Conceptual Breakdown¶
🔹 Pretrained Model Expectations
Model | Expected Input Shape | Pixel Range | Normalization |
---|---|---|---|
ResNet, VGG | 224×224×3 | [0.0 – 1.0] | Mean: [0.485, 0.456, 0.406] Std: [0.229, 0.224, 0.225] |
MobileNetV2 | 224×224×3 | [-1.0 – 1.0] | preprocess_input() scales it |
EfficientNet | 224×224×3 or 240×240 | [0.0 – 255.0] | preprocess_input() handles it |
Rule of thumb: Always check the docs or source code of the model you’re using.
🔹 Why You Can’t Just Use .ToTensor() or /255.0
Because pretrained models were trained on data that was already:
-
Normalized using dataset-wide statistics
-
Possibly scaled to [-1, 1] or whitened
-
Fed in a specific channel order
If you skip or mismatch the normalization, you're effectively corrupting the input distribution—and the model’s learned filters won’t match.
🔹 Matching PyTorch Pretrained Models
Most PyTorch models in torchvision.models
use:
-
[0, 1]
range fromToTensor()
-
Mean-std normalization with ImageNet stats
transforms.Normalize(mean=[0.485, 0.456, 0.406],
std=[0.229, 0.224, 0.225])
📌 Always use this transform after
ToTensor()
.
🔹 Matching TensorFlow/Keras Pretrained Models
Each model has a helper function:
Model Family | Preprocessing Function |
---|---|
ResNet, VGG | keras.applications.resnet50.preprocess_input() |
MobileNetV2 | keras.applications.mobilenet_v2.preprocess_input() |
EfficientNetB0 | keras.applications.efficientnet.preprocess_input() |
These handle:
-
Mean/std normalization
-
Scaling to [-1, 1] if needed
-
RGB channel order
📌 These functions expect raw pixel values (0–255 float), not normalized.
PyTorch Implementation¶
from torchvision import models, transforms
from PIL import Image
# Load pretrained ResNet
model = models.resnet50(pretrained=True)
model.eval()
# Preprocessing pipeline
preprocess = transforms.Compose([
transforms.Resize((224, 224)),
transforms.ToTensor(), # scales to [0,1]
transforms.Normalize(mean=[0.485, 0.456, 0.406],
std=[0.229, 0.224, 0.225])
])
# Load image and preprocess
img = Image.open("dog.jpg").convert("RGB")
tensor = preprocess(img).unsqueeze(0) # shape: [1, 3, 224, 224]
TensorFlow Implementation¶
from tensorflow.keras.applications import MobileNetV2
from tensorflow.keras.applications.mobilenet_v2 import preprocess_input
from tensorflow.keras.preprocessing import image
import numpy as np
# Load pretrained MobileNetV2
model = MobileNetV2(weights="imagenet")
# Load and preprocess
img = image.load_img("dog.jpg", target_size=(224, 224))

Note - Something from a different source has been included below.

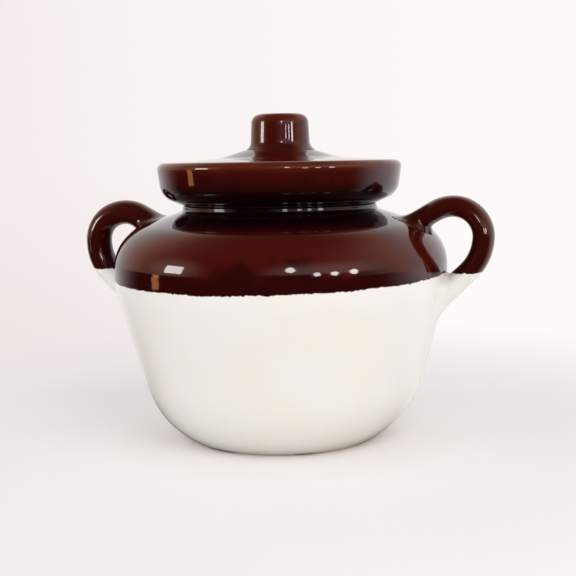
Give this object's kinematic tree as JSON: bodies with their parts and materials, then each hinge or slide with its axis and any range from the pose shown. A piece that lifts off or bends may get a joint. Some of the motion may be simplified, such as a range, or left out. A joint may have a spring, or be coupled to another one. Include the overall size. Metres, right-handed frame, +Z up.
{
  "type": "lidded bean pot",
  "caption": "Squat stoneware pot with rounded shoulders, two looped side handles and a loose lift-off lid with a round knob, glazed brown over cream.",
  "frame": {"origin": "centre of the base, on the surface that the foot ring stands on", "axes": "+Z up along the pot's turning axis, +X through the right-hand handle and -X through the left-hand one"},
  "size_m": [0.2297, 0.178, 0.1736],
  "materials": {
    "dipped_glaze": "gloss cream glaze, with the top third dipped in gloss dark brown",
    "brown_glaze": "gloss dark brown glaze"
  },
  "bodies": {
    "pot": {"pot_body": "dipped_glaze", "handle_right": "dipped_glaze", "handle_left": "dipped_glaze"},
    "lid": {"lid": "brown_glaze", "lid_knob": "brown_glaze"}
  },
  "joints": [
    {"name": "lid_lift", "type": "slide", "parent": "pot", "child": "lid", "axis": [0, 0, 1], "range_m": [0, 0.12]}
  ]
}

img_array = image.img_to_array(img) # shape: [224, 224, 3]
img_array = np.expand_dims(img_array, axis=0) # [1, 224, 224, 3]
img_array = preprocess_input(img_array) # scales to [-1, 1]
Framework Comparison Table¶
Framework | Step | PyTorch | TensorFlow |
---|---|---|---|
Preprocessing | Built-in model normalization | transforms.Normalize() | keras.applications.*.preprocess_input() |
Channel Order | Input Format | [C, H, W] | [H, W, C] |
Expected Range | Pixel Values | [0, 1] + mean/std | [0, 255] → auto-scaled internally |
Input Shape | Default for pretrained | [1, 3, 224, 224] | [1, 224, 224, 3] |
Mini-Exercise¶
Try loading the same image in both PyTorch and TensorFlow. Use:
-
resnet50
in PyTorch -
ResNet50
in Keras -
Apply the correct preprocessing for each framework.
-
Feed the tensor into the model and extract the top-1 class prediction.
-
Confirm both models give similar results.
Bonus: Print the difference between preprocessed tensors in PyTorch vs TensorFlow (after matching shape order).